Le ton humoristique de l’ensemble est annoncé par un générique fort amusant qui est aussi une judicieuse entrée en matière : le nom de Blasetti apparaît quatre ou cinq fois (sujet, scénario, mise en scène, un film de...) et, quand il est associé à d’autres, se gonfle pour les écraser et occuper tout l’espace de l’écran.
Walter Chiari prend en charge le rôle du conférencier-protagoniste, un journaliste qui, faisant une enquête sur l’égoïsme et étudiant le comportement de ses concitoyens, en commençant par celui de son entourage, est amené à se rendre compte qu’il est lui-même son meilleur sujet d’étude. Cet interprète familier des rôles de crapules sympathiques (comme l’Annovazzi de Bellissima qui se fait remonter les bretelles par le Maestro Blasetti en personne), et passé maître dans le maniement de l’auto-dérision était le choix idéal pour faire sentir la fragilité cachée sous le brio de surface. Si le film de Blasetti ne lui permet pas de dessiner un personnage aussi inoubliable que le père quelque peu immature cherchant à conserver l’admiration de son fils dans Il giovedì de Dino Risi (1963) sa remarquable prestation dans Io, io, io... e gli altri contribue à insuffler à la série inégale de saynètes qu’aligne le film une gravité souterraine qui donne à l’ensemble son unité.
Car si l’humour règne et si la galerie de portraits, croqués avec une veine acérée de caricaturiste, mais sans méchanceté, est des plus réjouissantes, la mélancolie finit tout de même par l’emporter, Blasetti n’hésitant pas à conclure sa comédie sur un constat d’échec lorsque le narrateur retrouve, amère et désenchantée, Silvia, la diva dont il a lui même contribué à lancer la carrière quelques années plus tôt mais qui rêvait d’une toute autre vie.

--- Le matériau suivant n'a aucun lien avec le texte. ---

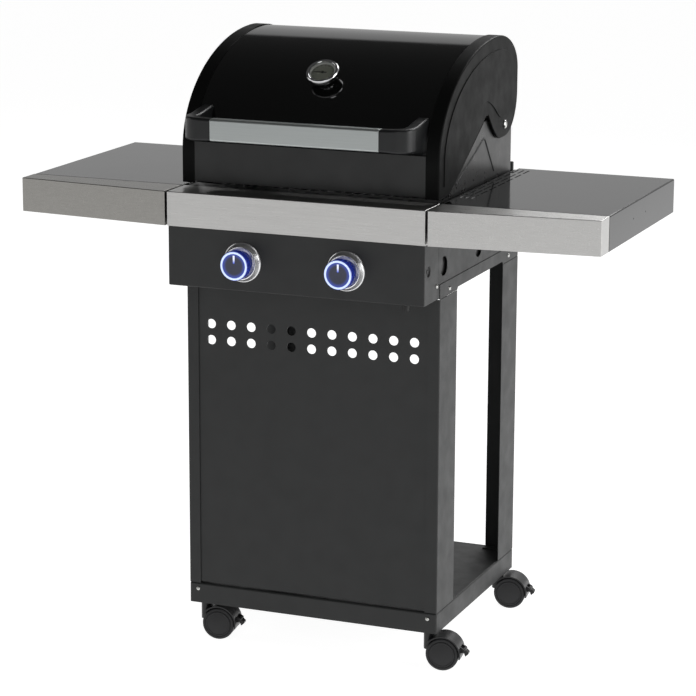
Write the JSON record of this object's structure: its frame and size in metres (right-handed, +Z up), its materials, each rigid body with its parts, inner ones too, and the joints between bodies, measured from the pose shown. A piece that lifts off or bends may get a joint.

La sublime Silvana Mangano est bouleversante dans ce rôle, le plus émouvant du film avec celui de Peppino, l’ami altruiste du héros qui meurt les bras ouverts en essayant de rattraper au vol un ouvrier sarde tombant d’un échafaudage de chantier. Marcello Mastroianni, affublé de lunettes impossibles, sait le rendre à la fois ridicule et extrêmement touchant.
Mais mêmes les compositions savoureuses et extraverties de Vittorio de Sica en Commendatore à la componction hypocrite, de Gina Lollobrigida, irrésistible en épouse coquette, et de tous les autres (Vittorio Caprioli en député habile à tourner sa veste, Franca valeri, Sylva Koscina, ...etc.) révèlent un fond d’angoisse sous la joyeuse caricature.
Elégamment mis en scène et plus profond qu’il n’y paraît au premier abord, Io, io, io... e gli altri est assurément à l’image de son auteur : il n’évite pas toujours les lieux communs et certains effets faciles mais réussit à surprendre et même à émouvoir, couronnant dignement une carrière riche en brillantes réussites.